## What is needed
Copy exactly the block of lines between the one containing "along = [vert.co.y" and the one containing "before = set(bpy.data.objects)", inclusive.

____

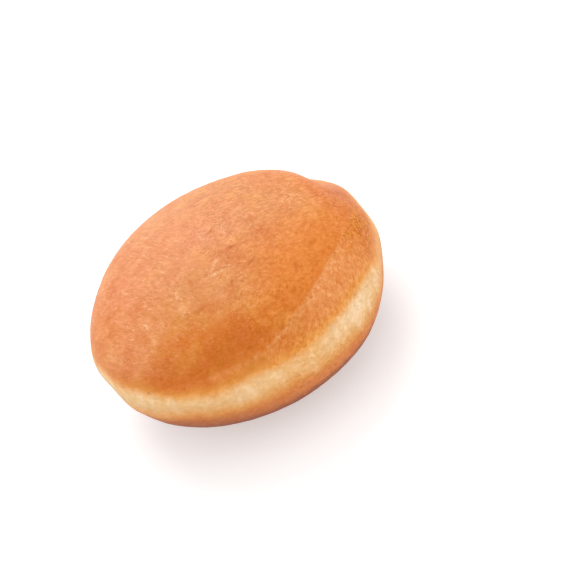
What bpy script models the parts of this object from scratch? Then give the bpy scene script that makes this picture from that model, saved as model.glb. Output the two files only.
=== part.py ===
# A plain round doughnut without a hole: one ball of yeast dough, proved into a thick
# disc and fried on each side in turn, which leaves a pale band round its middle.
# Metres, +Z up. It rests on its flattened underside at Z = 0, centred on the Z axis.

import math

import bmesh
import bpy
from mathutils import Vector

MM = 0.001

# Driving sizes. Heights in this block are counted from the widest line round the side.
WIDEST_RADIUS = 45.0 * MM
CROWN_RISE = 24.2 * MM
UNDERSIDE_DROP = 22.0 * MM

# How full the curve is between the widest line and the poles, and how that is shared.
# Zero would be a plain blend of the radius and the rise. Less than zero is leaner.
CROWN_FULLNESS = -4.4 * MM
CROWN_SKEW = -2.5 * MM
UNDERSIDE_FULLNESS = -3.0 * MM
UNDERSIDE_ROUND_DROP = 23.6 * MM   # how deep the underside would hang before it is flattened
UNDERSIDE_BLEND = 0.8 * MM         # how gently the flat spot runs out into the curve

# The dough isn't quite round in plan: waves round the edge, each (count, height, azimuth).
PLAN_WAVES = (
    (3, 0.20 * MM, -55.0),
    (4, 0.23 * MM, 23.0),
)

# The fold: a shallow tilted valley round the crown, where the risen top met the side.
FOLD_HEIGHT = 6.8 * MM
FOLD_TILT = 6.6 * MM
FOLD_HIGH_SIDE = -44.0
FOLD_HALF_WIDTH = 3.4 * MM
# The fold's depth is the sum of these, each (depth, azimuth, half width in degrees).
FOLD_DEPTHS = (
    (2.1 * MM, 27.0, 13.0),
    (0.45 * MM, -20.0, 52.0),
)
LIP_HEIGHT = 0.75 * MM             # the side stands proud just below the deep end of the fold
LIP_BELOW_FOLD = 5.0 * MM
LIP_HALF_WIDTH = 3.0 * MM

# The pale band, a little narrower than the crust above and below it.
BAND_MIDDLE = 1.6 * MM
BAND_HALF_WIDTH = 4.6 * MM
BAND_DEPTH = 0.35 * MM

# Broad dents (less than zero) and swellings, each (depth, azimuth, latitude, half width).
SWELLINGS = (
    (-0.75 * MM, -170.0, -2.0, 6.5 * MM),
    (0.60 * MM, 179.0, 2.0, 6.5 * MM),
    (-0.35 * MM, 150.0, 14.0, 8.0 * MM),
    (-0.30 * MM, -154.0, -9.0, 7.0 * MM),
    (0.45 * MM, -50.0, -17.0, 8.5 * MM),
    (-0.25 * MM, -19.0, -9.0, 7.0 * MM),
    (0.50 * MM, -7.0, -1.0, 6.0 * MM),
    (0.30 * MM, 13.0, 7.0, 6.0 * MM),
    (0.30 * MM, 53.0, 20.0, 7.0 * MM),
    (-0.50 * MM, -84.0, 30.0, 9.0 * MM),
    (0.40 * MM, -140.0, 32.0, 10.0 * MM),
    (-0.35 * MM, 75.0, 36.0, 9.0 * MM),
    (-0.45 * MM, 110.0, -11.0, 9.0 * MM),
    (0.30 * MM, 60.0, -14.0, 8.0 * MM),
)

# How finely the solid is divided: round it, and by latitude in degrees per row.
SEGMENTS = 84
CROWN_ROWS = (90.0, 34.0, 10)
SIDE_ROWS = (34.0, -10.0, 20)
UNDERSIDE_ROWS = (-10.0, -90.0, 13)

CRUST_COLOUR = (0.72, 0.28, 0.08, 1.0)
CRUST_ROUGHNESS = 0.5


def clear_scene():
    for thing in list(bpy.data.objects):
        bpy.data.objects.remove(thing, do_unlink=True)


def bell(distance, half_width):
    """A smooth bump: 1 at its middle, about a third one half width away."""
    return math.exp(-(distance / half_width) ** 2)


def degrees_between(first, second):
    return (first - second + 180.0) % 360.0 - 180.0


def reach(latitude):
    """How far the plain dough ball reaches from its middle, at a latitude in radians."""
    out = math.cos(latitude) ** 2
    up = math.sin(latitude) ** 2
    diagonal = math.sin(2.0 * latitude) ** 2
    if latitude >= 0.0:
        lean = CROWN_FULLNESS + CROWN_SKEW * math.cos(2.0 * latitude)
        return WIDEST_RADIUS * out + CROWN_RISE * up + lean * diagonal
    return WIDEST_RADIUS * out + UNDERSIDE_ROUND_DROP * up + UNDERSIDE_FULLNESS * diagonal


def flattened(height):
    """Press a height against the surface it rests on, with a soft edge round the flat spot."""
    drop = -height
    overlap = max(UNDERSIDE_BLEND - abs(drop - UNDERSIDE_DROP), 0.0) / UNDERSIDE_BLEND
    soft = overlap * overlap * UNDERSIDE_BLEND / 4.0
    return -(min(drop, UNDERSIDE_DROP) - soft)


def latitudes():
    """Latitudes of the profile's points in radians, from the top to the underside."""
    degrees = []
    for start, end, rows in (CROWN_ROWS, SIDE_ROWS, UNDERSIDE_ROWS):
        degrees += [start + (end - start) * row / rows for row in range(rows)]
    degrees.append(UNDERSIDE_ROWS[1])
    return [math.radians(value) for value in degrees]


def plan_scale(azimuth):
    """How far the edge is drawn out or in at an azimuth, as a share of the radius."""
    scale = 1.0
    for count, height, crest in PLAN_WAVES:
        scale += height / WIDEST_RADIUS * math.cos(math.radians(count * (azimuth - crest)))
    return scale


def fold_relief(azimuth, height):
    """The valley of the fold, and the lip that the dough makes just below it."""
    valley_height = FOLD_HEIGHT + FOLD_TILT * math.cos(math.radians(azimuth - FOLD_HIGH_SIDE))
    depth = 0.0
    for most, middle, half_width in FOLD_DEPTHS:
        depth += most * bell(degrees_between(azimuth, middle), half_width)
    deepest, deep_end, deep_width = FOLD_DEPTHS[0]
    lip = LIP_HEIGHT * bell(degrees_between(azimuth, deep_end), deep_width)
    above = height - valley_height
    return lip * bell(above + LIP_BELOW_FOLD, LIP_HALF_WIDTH) - depth * bell(above, FOLD_HALF_WIDTH)


def plain_point(azimuth, latitude):
    """A point of the plain dough ball, both angles in radians."""
    distance = reach(latitude)
    out = distance * math.cos(latitude)
    return Vector((out * math.cos(azimuth), out * math.sin(azimuth), distance * math.sin(latitude)))


def swelling_relief(point):
    """The broad dents and swellings, by the distance to the middle of each."""
    relief = 0.0
    for size, azimuth, latitude, half_width in SWELLINGS:
        middle = plain_point(math.radians(azimuth), math.radians(latitude))
        relief += size * bell((point - middle).length, half_width)
    return relief


def shaped(point):
    """Move a point of the plain turned form to where the real dough has it."""
    azimuth = math.degrees(math.atan2(point.y, point.x))
    relief = fold_relief(azimuth, point.z) + swelling_relief(point)
    relief -= BAND_DEPTH * bell(point.z - BAND_MIDDLE, BAND_HALF_WIDTH)
    moved = point * (1.0 + relief / point.length)
    moved.x *= plan_scale(azimuth)
    moved.y *= plan_scale(azimuth)
    moved.z = flattened(moved.z) + UNDERSIDE_DROP
    return moved


def turned_form():
    """The plain dough ball: half a section, turned round the Z axis and closed at its poles."""
    form = bmesh.new()
    section = []
    for latitude in latitudes():
        section.append(form.verts.new(plain_point(0.0, latitude)))
    edges = [form.edges.new(pair) for pair in zip(section, section[1:])]
    bmesh.ops.spin(
        form,
        geom=section + edges,
        cent=(0.0, 0.0, 0.0),
        axis=(0.0, 0.0, 1.0),
        angle=2.0 * math.pi,
        steps=SEGMENTS,
    )
    bmesh.ops.remove_doubles(form, verts=form.verts, dist=0.01 * MM)
    return form


def centre_on_axis(form):
    """Put the middle of the form's plan on the Z axis."""
    across = [vert.co.x for vert in form.verts]
    along = [vert.co.y for vert in form.verts]
    middle = ((min(across) + max(across)) / 2.0, (min(along) + max(along)) / 2.0, 0.0)
    bmesh.ops.translate(form, verts=form.verts, vec=[-value for value in middle])


def crust_material():
    material = bpy.data.materials.new("fried_crust")
    material.use_nodes = True
    shader = material.node_tree.nodes["Principled BSDF"]
    shader.inputs["Base Color"].default_value = CRUST_COLOUR
    shader.inputs["Roughness"].default_value = CRUST_ROUGHNESS
    shader.inputs["Metallic"].default_value = 0.0
    return material


def make_doughnut():
    form = turned_form()
    for vert in form.verts:
        vert.co = shaped(vert.co)
    centre_on_axis(form)
    bmesh.ops.recalc_face_normals(form, faces=form.faces)
    mesh = bpy.data.meshes.new("doughnut")
    form.to_mesh(mesh)
    form.free()
    mesh.shade_smooth()
    mesh.materials.append(crust_material())
    doughnut = bpy.data.objects.new("doughnut", mesh)
    bpy.context.scene.collection.objects.link(doughnut)
    return doughnut


clear_scene()
make_doughnut()
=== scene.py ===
# A plain round doughnut without a hole, lying on a pale table top in soft studio light.
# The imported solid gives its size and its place. The surface that shows is made here.
import math

import bpy
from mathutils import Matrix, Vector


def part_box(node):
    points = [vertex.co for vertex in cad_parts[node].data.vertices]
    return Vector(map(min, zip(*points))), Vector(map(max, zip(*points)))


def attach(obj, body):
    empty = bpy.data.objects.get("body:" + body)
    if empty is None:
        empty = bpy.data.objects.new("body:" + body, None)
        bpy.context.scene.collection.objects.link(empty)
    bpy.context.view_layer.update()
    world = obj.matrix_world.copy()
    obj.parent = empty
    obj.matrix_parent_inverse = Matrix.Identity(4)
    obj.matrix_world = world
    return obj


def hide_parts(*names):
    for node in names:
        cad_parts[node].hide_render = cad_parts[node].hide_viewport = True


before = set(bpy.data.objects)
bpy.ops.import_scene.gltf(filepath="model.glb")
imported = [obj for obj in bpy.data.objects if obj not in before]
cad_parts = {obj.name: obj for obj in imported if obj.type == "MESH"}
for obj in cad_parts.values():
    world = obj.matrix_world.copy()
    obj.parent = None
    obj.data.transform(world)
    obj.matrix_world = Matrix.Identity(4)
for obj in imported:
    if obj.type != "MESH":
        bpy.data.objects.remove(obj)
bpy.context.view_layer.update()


# The dough: one ball of yeast dough, proved into a thick soft disc and fried floating,
# first on one face and then on the other. The crown domes over a tilted fold, a narrow
# waist runs round the side, and the face that it lies on is pressed flat.
MM = 0.001

# The form follows the solid. Heights are counted from the widest line round the side, and
# azimuths in degrees from +X. A stretch of the side is (azimuth of its middle, half width).
WIDEST_RADIUS = 45.0 * MM
CROWN_RISE = 24.2 * MM
UNDERSIDE_DROP = 22.0 * MM

# How full the curve is between the widest line and the poles. Less than zero is leaner.
CROWN_FULLNESS = -4.4 * MM
CROWN_SKEW = -2.5 * MM
UNDERSIDE_FULLNESS = -3.0 * MM
UNDERSIDE_ROUND_DROP = 23.6 * MM    # how deep the underside would hang before it is flattened
UNDERSIDE_BLEND = 0.8 * MM          # how gently the flat spot runs out into the curve

# Waves round the edge of the plan, each (count, height, azimuth of a crest).
PLAN_WAVES = (
    (3, 0.20 * MM, -55.0),
    (4, 0.23 * MM, 23.0),
)

# The fold: a shallow tilted valley round the crown, long and faint at the front and deep at
# one end, where a lip stands below it.
FOLD_HEIGHT = 6.8 * MM
FOLD_TILT = 6.6 * MM
FOLD_HIGH_SIDE = -44.0
FOLD_HALF_WIDTH = 3.4 * MM
DEEP_FOLD = (27.0, 13.0)
DEEP_FOLD_DEPTH = 2.1 * MM
LONG_FOLD = (-20.0, 52.0)
LONG_FOLD_DEPTH = 0.45 * MM
LIP_HEIGHT = 0.75 * MM
LIP_BELOW_FOLD = 5.0 * MM
LIP_HALF_WIDTH = 3.0 * MM

WAIST_MIDDLE = 1.6 * MM
WAIST_HALF_WIDTH = 4.6 * MM
WAIST_DEPTH = 0.35 * MM

# Swellings, and dents where less than zero, each (height, azimuth, latitude, half width).
SWELLINGS = (
    (-0.75 * MM, -170.0, -2.0, 6.5 * MM),
    (0.60 * MM, 179.0, 2.0, 6.5 * MM),
    (-0.35 * MM, 150.0, 14.0, 8.0 * MM),
    (-0.30 * MM, -154.0, -9.0, 7.0 * MM),
    (0.45 * MM, -50.0, -17.0, 8.5 * MM),
    (-0.25 * MM, -19.0, -9.0, 7.0 * MM),
    (0.50 * MM, -7.0, -1.0, 6.0 * MM),
    (0.30 * MM, 13.0, 7.0, 6.0 * MM),
    (0.30 * MM, 53.0, 20.0, 7.0 * MM),
    (-0.50 * MM, -84.0, 30.0, 9.0 * MM),
    (0.40 * MM, -140.0, 32.0, 10.0 * MM),
    (-0.35 * MM, 75.0, 36.0, 9.0 * MM),
    (-0.45 * MM, 110.0, -11.0, 9.0 * MM),
    (0.30 * MM, 60.0, -14.0, 8.0 * MM),
)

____

## Response for this exercise
    along = [vert.co.y for vert in form.verts]
    middle = ((min(across) + max(across)) / 2.0, (min(along) + max(along)) / 2.0, 0.0)
    bmesh.ops.translate(form, verts=form.verts, vec=[-value for value in middle])


def crust_material():
    material = bpy.data.materials.new("fried_crust")
    material.use_nodes = True
    shader = material.node_tree.nodes["Principled BSDF"]
    shader.inputs["Base Color"].default_value = CRUST_COLOUR
    shader.inputs["Roughness"].default_value = CRUST_ROUGHNESS
    shader.inputs["Metallic"].default_value = 0.0
    return material


def make_doughnut():
    form = turned_form()
    for vert in form.verts:
        vert.co = shaped(vert.co)
    centre_on_axis(form)
    bmesh.ops.recalc_face_normals(form, faces=form.faces)
    mesh = bpy.data.meshes.new("doughnut")
    form.to_mesh(mesh)
    form.free()
    mesh.shade_smooth()
    mesh.materials.append(crust_material())
    doughnut = bpy.data.objects.new("doughnut", mesh)
    bpy.context.scene.collection.objects.link(doughnut)
    return doughnut


clear_scene()
make_doughnut()
=== scene.py ===
# A plain round doughnut without a hole, lying on a pale table top in soft studio light.
# The imported solid gives its size and its place. The surface that shows is made here.
import math

import bpy
from mathutils import Matrix, Vector


def part_box(node):
    points = [vertex.co for vertex in cad_parts[node].data.vertices]
    return Vector(map(min, zip(*points))), Vector(map(max, zip(*points)))


def attach(obj, body):
    empty = bpy.data.objects.get("body:" + body)
    if empty is None:
        empty = bpy.data.objects.new("body:" + body, None)
        bpy.context.scene.collection.objects.link(empty)
    bpy.context.view_layer.update()
    world = obj.matrix_world.copy()
    obj.parent = empty
    obj.matrix_parent_inverse = Matrix.Identity(4)
    obj.matrix_world = world
    return obj


def hide_parts(*names):
    for node in names:
        cad_parts[node].hide_render = cad_parts[node].hide_viewport = True


before = set(bpy.data.objects)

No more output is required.